__Your instructions__
Quote verbatim every line from the line containing "build_pot()" to the line containing "obj.parent = None", inclusive of both, and no other line.

__Material provided__
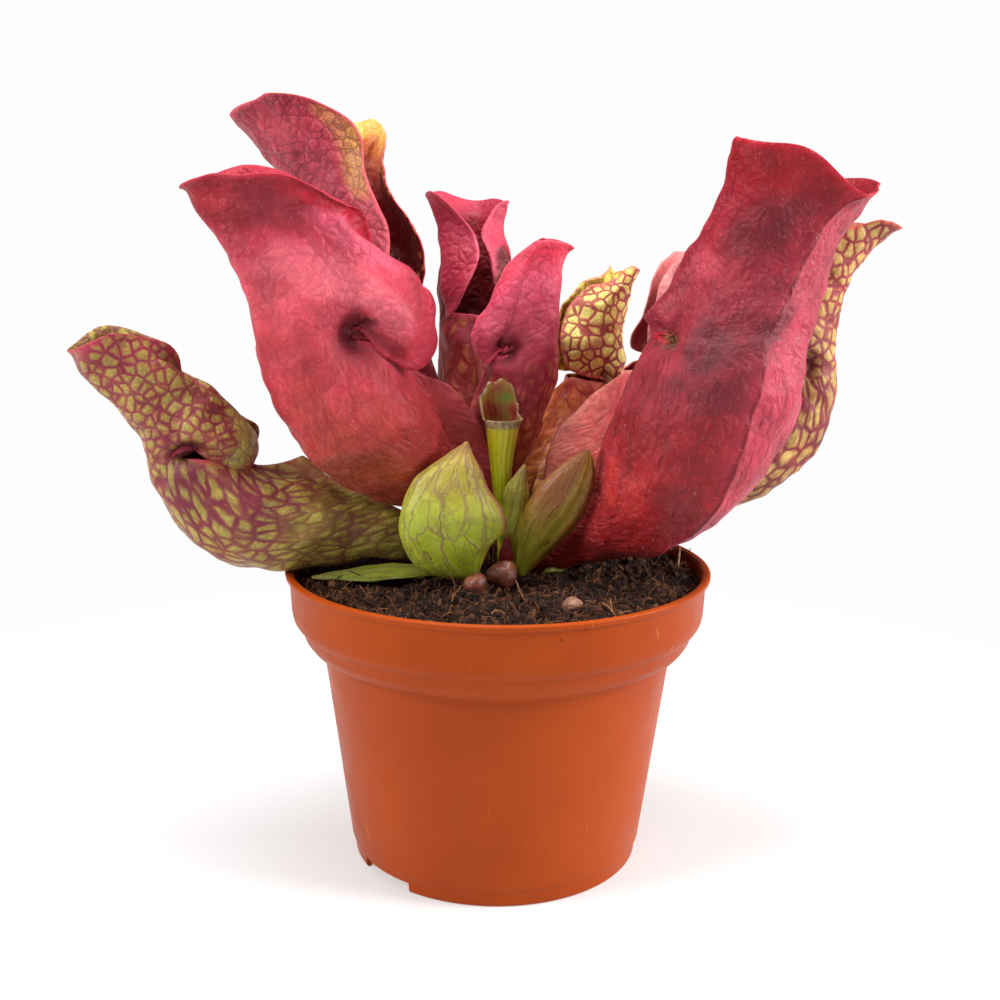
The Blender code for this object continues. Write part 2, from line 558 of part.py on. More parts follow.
def build_leaf_bud():
    """The broad unopened leaf at the front of the crown, shaped like a flattened fig with a pointed tip."""
    path = [(-6.8, -18.6, 84.4), (-8.8, -20.4, 87.8), (-11.5, -22.6, 93.5), (-12.4, -24, 101),
            (-12, -24, 108.5), (-10.3, -23.8, 115), (-8.4, -23.2, 121.6)]
    half_width = [1.8, 5.5, 12.0, 13.2, 10.8, 5.8, 0.4]
    half_depth = [1.4, 3.6, 5.4, 5.8, 5, 3.2, 0.4]
    green = material("bud_green", (0.28, 0.33, 0.06), 0.45)
    loft("leaf_bud", path, half_width, half_depth, green, segments=14)


def build_small_leaves():
    """A young leaf, a slender bud, a narrow leaf lying on the peat and a scrap of leaf."""
    green = material("bud_green", (0.28, 0.33, 0.06), 0.45)
    young = [(6.2, -15.3, 84.5), (6.9, -16.8, 89), (10.2, -18.5, 98), (15.5, -20, 107),
             (20.3, -21, 114.5), (23.4, -21.5, 119.9)]
    loft("young_leaf", young, [1.1, 1.8, 4.6, 5.2, 3.3, 0.4], [1, 1.3, 2.4, 2.6, 1.8, 0.4], green)
    slender = [(3.2, -11.5, 85), (2.8, -12.5, 91), (3.6, -13, 99), (4.8, -13, 107), (6.9, -12.8, 113.8)]
    loft("small_bud", slender, [0.9, 1.4, 2.1, 2.4, 0.4], [0.8, 1.1, 1.5, 1.5, 0.4], green)
    lying = [(-14, -10.6, 83.6), (-24, -14.4, 84.3), (-36, -15.8, 83.7), (-50, -16.4, 82.6)]
    up = (0, -0.5, 1)
    loft("low_leaf", lying, [1.6, 2.8, 3.0, 0.5], [0.5, 0.5, 0.5, 0.4], green, facing=up, segments=8)
    scrap = [(12.5, -9.6, 82.4), (15, -10, 83.4), (18, -9.8, 82.8)]
    loft("leaf_fragment", scrap, [0.5, 1.5, 0.5], [0.3, 0.5, 0.3], green, facing=up, segments=8)


def build_cut_leaf():
    """The stump of an old petiole: a hollow tube with an open top that stands higher at the back."""
    segments = 14
    turns = np.arange(segments) * 2 * math.pi / segments
    rim = 125.6 + 10.2 * np.clip(np.sin(turns - 0.25), 0, 1) ** 1.3
    outside = [(2.4, 82, 2.2), (1.6, 92, 1.9), (0.9, 104, 2.3), (0.6, 114, 3.2), (0.8, 122, 4.3)]
    inside = [(0.8, 122, 3.3), (0.6, 113, 2.2)]
    rings = []
    for x, z, r in outside:
        rings.append([(x + r * math.cos(t), -8 + r * math.sin(t), z) for t in turns])
    for r in (4.7, 3.9):
        rings.append([(0.8 + r * math.cos(t), -8 + r * math.sin(t), top) for t, top in zip(turns, rim)])
    for x, z, r in inside:
        rings.append([(x + r * math.cos(t), -8 + r * math.sin(t), z) for t in turns])
    vertices = [point for ring in rings for point in ring]
    faces = [list(range(segments)), list(range((len(rings) - 1) * segments, len(rings) * segments))]
    for i in range(len(rings) - 1):
        for k in range(segments):
            n = (k + 1) % segments
            faces.append([i * segments + k, i * segments + n, (i + 1) * segments + n, (i + 1) * segments + k])
    add_object("cut_leaf", vertices, faces, material("stub_green", (0.3, 0.4, 0.03), 0.4))


def build_crown():
    """Knobs of the rhizome that show above the peat, and one red scale leaf between them."""
    brown = material("rhizome", (0.2, 0.07, 0.04), 0.5)
    knobs = {"rhizome_knob_left": (-6.0, -25.7, 84.4, 3.2), "rhizome_knob_right": (1.5, -19.0, 85.5, 4.0)}
    for name, (x, y, z, radius) in knobs.items():
        rows = [(-1.0, 0.5), (-0.8, 0.75), (-0.4, 0.95), (0.0, 1.0), (0.45, 0.88), (0.8, 0.55),
                (1.0, 0.12)]
        path = [(x, y, z + level * radius * 0.8) for level, _ in rows]
        widths = [radius * w for _, w in rows]
        loft(name, path, widths, [w * 0.9 for w in widths], brown)
    scale = [(1.9, -14.0, 85.6), (2.0, -14.9, 89.8), (2.6, -15.5, 94.8)]
    red = material("scale_red", (0.35, 0.03, 0.04), 0.5)
    loft("crown_scale", scale, [1.6, 1.9, 0.4], [0.7, 0.8, 0.3], red)


def build_litter():
    """A chip of bark and a bit of twig lying on the peat."""
    bark = material("bark", (0.2, 0.1, 0.06), 0.85)
    chip = [(16.4, -37, 82.0), (18.6, -38, 83.4), (21.4, -39.2, 83.0)]
    loft("bark_chip", chip, [1.4, 2.4, 1.0], [0.6, 1.0, 0.6], bark, facing=(0, -0.6, 1), segments=8)
    pale = material("dry_twig", (0.5, 0.35, 0.2), 0.8)
    twig = [(51, 6, 80.6), (51.6, 6.2, 84), (51.8, 6, 87)]
    loft("twig", twig, [0.6, 0.5, 0.4], [0.6, 0.5, 0.4], pale, segments=8)


def clear_scene():
    for found in list(bpy.data.objects):
        bpy.data.objects.remove(found)


def centre_on_origin():
    """Moves every mesh sideways so that the middle of the whole plant's plan lies on the origin."""
    corners = np.array([v.co[:2] for o in bpy.data.objects if not o.hide_render for v in o.data.vertices])
    middle = (corners.min(axis=0) + corners.max(axis=0)) / 2
    for found in bpy.data.objects:
        for vertex in found.data.vertices:
            vertex.co.x -= middle[0]
            vertex.co.y -= middle[1]


clear_scene()
build_pot()
build_soil()
build_pitchers()
build_leaf_bud()
build_small_leaves()
build_cut_leaf()
build_crown()
build_litter()
centre_on_origin()
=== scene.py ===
# %% [markdown]
# Potted purple pitcher plant. Leaves, buds, peat and pot are modelled at real size, in metres, round the
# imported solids, which fix where every piece stands. Plant forms are easiest to give in millimetres, each
# leaf in its own upright plane, so most of the numbers below are millimetres and are turned into metres
# when a mesh is made.

import math

import bpy
import numpy as np
from mathutils import Matrix, Vector


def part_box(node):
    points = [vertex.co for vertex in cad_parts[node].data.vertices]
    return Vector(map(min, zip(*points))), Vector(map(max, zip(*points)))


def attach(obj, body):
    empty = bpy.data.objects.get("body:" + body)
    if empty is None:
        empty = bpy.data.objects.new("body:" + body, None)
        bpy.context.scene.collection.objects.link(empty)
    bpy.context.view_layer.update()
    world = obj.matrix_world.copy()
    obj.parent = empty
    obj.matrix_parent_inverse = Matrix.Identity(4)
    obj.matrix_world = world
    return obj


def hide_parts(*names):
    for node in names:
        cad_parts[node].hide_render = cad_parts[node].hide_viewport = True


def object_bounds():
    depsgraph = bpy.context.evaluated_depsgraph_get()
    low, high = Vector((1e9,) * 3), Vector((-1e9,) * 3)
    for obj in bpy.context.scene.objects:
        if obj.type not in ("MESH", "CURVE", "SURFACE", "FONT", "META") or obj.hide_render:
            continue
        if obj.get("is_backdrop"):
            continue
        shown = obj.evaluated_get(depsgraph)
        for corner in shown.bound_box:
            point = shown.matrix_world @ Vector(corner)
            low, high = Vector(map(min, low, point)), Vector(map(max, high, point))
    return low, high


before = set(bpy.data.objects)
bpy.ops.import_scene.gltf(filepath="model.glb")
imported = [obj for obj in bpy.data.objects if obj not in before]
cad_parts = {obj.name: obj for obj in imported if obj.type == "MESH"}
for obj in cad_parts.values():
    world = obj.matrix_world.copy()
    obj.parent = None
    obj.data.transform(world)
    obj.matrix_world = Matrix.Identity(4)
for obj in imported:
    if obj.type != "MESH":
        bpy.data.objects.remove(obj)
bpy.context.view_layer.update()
MM = 0.001
pot_low, pot_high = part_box("pot")
POT_AXIS = np.array([(pot_low.x + pot_high.x) / 2, (pot_low.y + pot_high.y) / 2, 0.0]) / MM
print("pot axis at", POT_AXIS.round(2), "mm; nodes:", len(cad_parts))


# %% [markdown]
# Colours are picked as screen values (sRGB) and turned into the linear values shaders work with.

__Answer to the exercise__
build_pot()
build_soil()
build_pitchers()
build_leaf_bud()
build_small_leaves()
build_cut_leaf()
build_crown()
build_litter()
centre_on_origin()
=== scene.py ===
# %% [markdown]
# Potted purple pitcher plant. Leaves, buds, peat and pot are modelled at real size, in metres, round the
# imported solids, which fix where every piece stands. Plant forms are easiest to give in millimetres, each
# leaf in its own upright plane, so most of the numbers below are millimetres and are turned into metres
# when a mesh is made.

import math

import bpy
import numpy as np
from mathutils import Matrix, Vector


def part_box(node):
    points = [vertex.co for vertex in cad_parts[node].data.vertices]
    return Vector(map(min, zip(*points))), Vector(map(max, zip(*points)))


def attach(obj, body):
    empty = bpy.data.objects.get("body:" + body)
    if empty is None:
        empty = bpy.data.objects.new("body:" + body, None)
        bpy.context.scene.collection.objects.link(empty)
    bpy.context.view_layer.update()
    world = obj.matrix_world.copy()
    obj.parent = empty
    obj.matrix_parent_inverse = Matrix.Identity(4)
    obj.matrix_world = world
    return obj


def hide_parts(*names):
    for node in names:
        cad_parts[node].hide_render = cad_parts[node].hide_viewport = True


def object_bounds():
    depsgraph = bpy.context.evaluated_depsgraph_get()
    low, high = Vector((1e9,) * 3), Vector((-1e9,) * 3)
    for obj in bpy.context.scene.objects:
        if obj.type not in ("MESH", "CURVE", "SURFACE", "FONT", "META") or obj.hide_render:
            continue
        if obj.get("is_backdrop"):
            continue
        shown = obj.evaluated_get(depsgraph)
        for corner in shown.bound_box:
            point = shown.matrix_world @ Vector(corner)
            low, high = Vector(map(min, low, point)), Vector(map(max, high, point))
    return low, high


before = set(bpy.data.objects)
bpy.ops.import_scene.gltf(filepath="model.glb")
imported = [obj for obj in bpy.data.objects if obj not in before]
cad_parts = {obj.name: obj for obj in imported if obj.type == "MESH"}
for obj in cad_parts.values():
    world = obj.matrix_world.copy()
    obj.parent = None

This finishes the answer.